Pour y parvenir, les entreprises sont, par exemple, encouragées à muscler, en interne, leur stratégie d’Identity and Access Management (IAM), soit le fait de surveiller qui accède à quoi et quand… Ce contrôle des identités a, de plus, l’avantage de pouvoir être facilement adapté aux spécificités du cloud. Le chiffrement est un autre sésame pour résoudre le problème de « l’ouverture » de l’entreprise, intrinsèque aux usages cloud. Apple comme Google viennent d’ailleurs d’annoncer le chiffrement des données de leurs utilisateurs. Mais tout a ses limites : « Celui qui possède la clé de chiffrement peut accéder aux données… L’objectif est de ramener la maîtrise des clés chez le client, qui doit être le seul détenteur du secret, afin qu’il puisse centraliser et orchestrer sa défense », plaide Nicolas Bachelier, directeur commercial de Prim’X, PME française de 25 personnes créée en 2003. Spécialiste du chiffrement, celle-ci fait valoir ses certifications EAL3 + et la Qualification standard délivrée par l’Anssi, qui la rendent apte à protéger les informations sensibles de la France, de l’Union européenne ou encore de l’Otan.  « En résumé, si la maîtrise est côté fournisseur, il n’y a pas d’autre garantie que la confiance », poursuit Nicolas Bachelier, reconnaissant que sécuriser de la sorte l’ensemble des usages cloud est impossible. « Le SaaS notamment implique une consommation spécifique de l’information. Un logiciel dédié à la  paie ne pourra pas agréger des données si celles-ci ont été chiffrées sur le SI ! » C’est là, selon lui, tout l’intérêt  de l’hybridation des cloud public et privé, qui permet aux entreprises d’arbitrer entre différents niveaux de sécurité, selon les besoins des applications et des utilisateurs.

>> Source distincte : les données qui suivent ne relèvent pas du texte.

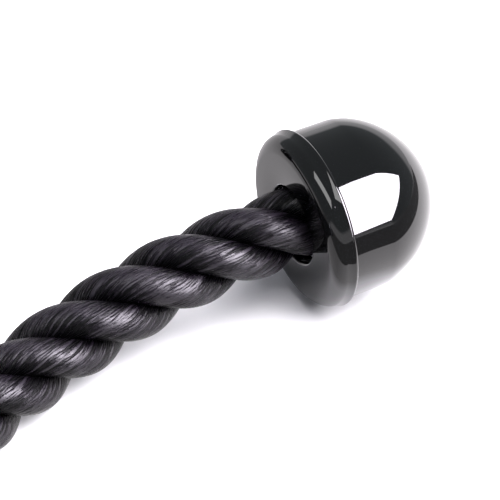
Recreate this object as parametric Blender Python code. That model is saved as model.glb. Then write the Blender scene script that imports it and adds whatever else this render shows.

Orchestrer la sécurité autour des usages cloud demande de gérer plus de fers sur le feu que nécessite la protection d’un SI classique. Le match n’est donc pas encore joué entre ceux qui annoncent le 100 % cloud pour demain et ceux qui estiment assurer une meilleure défense de leurs données critiques en interne. « La démocratisation du cloud aura un sérieux revers de médaille. Enormément de valeur, issues d’un grand nombre d’entreprises, va se retrouver réunie au même endroit. Cette cible sera d’autant plus tentante pour les pirates… qui seront encouragés à tout rafler d’un coup sur une plate-forme cloud, plutôt que d’attaquer les entreprises une par une », prédit Jean-François Beuze, président de Sifaris, société française de conseil, experte sur les questions de sécurité. 

* BT Cloud Security Research – octobre 2014 (www.btcloud/ btassure/securitythatmatters)

** Service en ligne permettant la création et la diffusion de sondages.

*** Liste dans The Notorious Nine : Cloud Computing Top Threats in 2013, de la Cloud Security Alliance

**** APT (Advanced Persistent Threat), attaque complexe et discrète cumulant sur le long terme dedifférents vecteurs de menaces.

 
 ISO gère ses identités dans le cloud 

Photo : ISO

Les experts mandatés par les 162 membres de l’Organisation internationale de normalisation (ISO) définissent les célèbres normes, au cours de long processus itératif de création. « C’est un environnement totalement décentralisé, un peu à la manière de l’ONU », explique Stéphane Châtelet, application service manager d’ISO. L’utilisation de services cloud permet d’accéder aux mêmes applications, en atteignant les serveurs genevois de l’organisation, quel que soit l’emplacement des experts… sans souffrir de latences, comme l’Asie ou les Etats-Unis en connaissaient. L’un des principaux aspects de sécurisation a été la fédération des identités utilisateurs avec l’aide du prestataire Ping Identity. « Le but était de respecter exactement le standard SAML 2.0*, l’option la plus intéressante dans ce domaine », estime Stéphane Châtelet. Dès le départ, la DSI a été moteur du projet. Un point important, car « bien trop souvent avec le cloud, c’est le contraire… Les métiers y vont de leur côté et, ensuite, il faut écoper ».

* Security Assertion Markup Language 2.0 : protocole basé sur XML qui permet l’échange sécurisé d’informations d’identités (authentification et autorisation).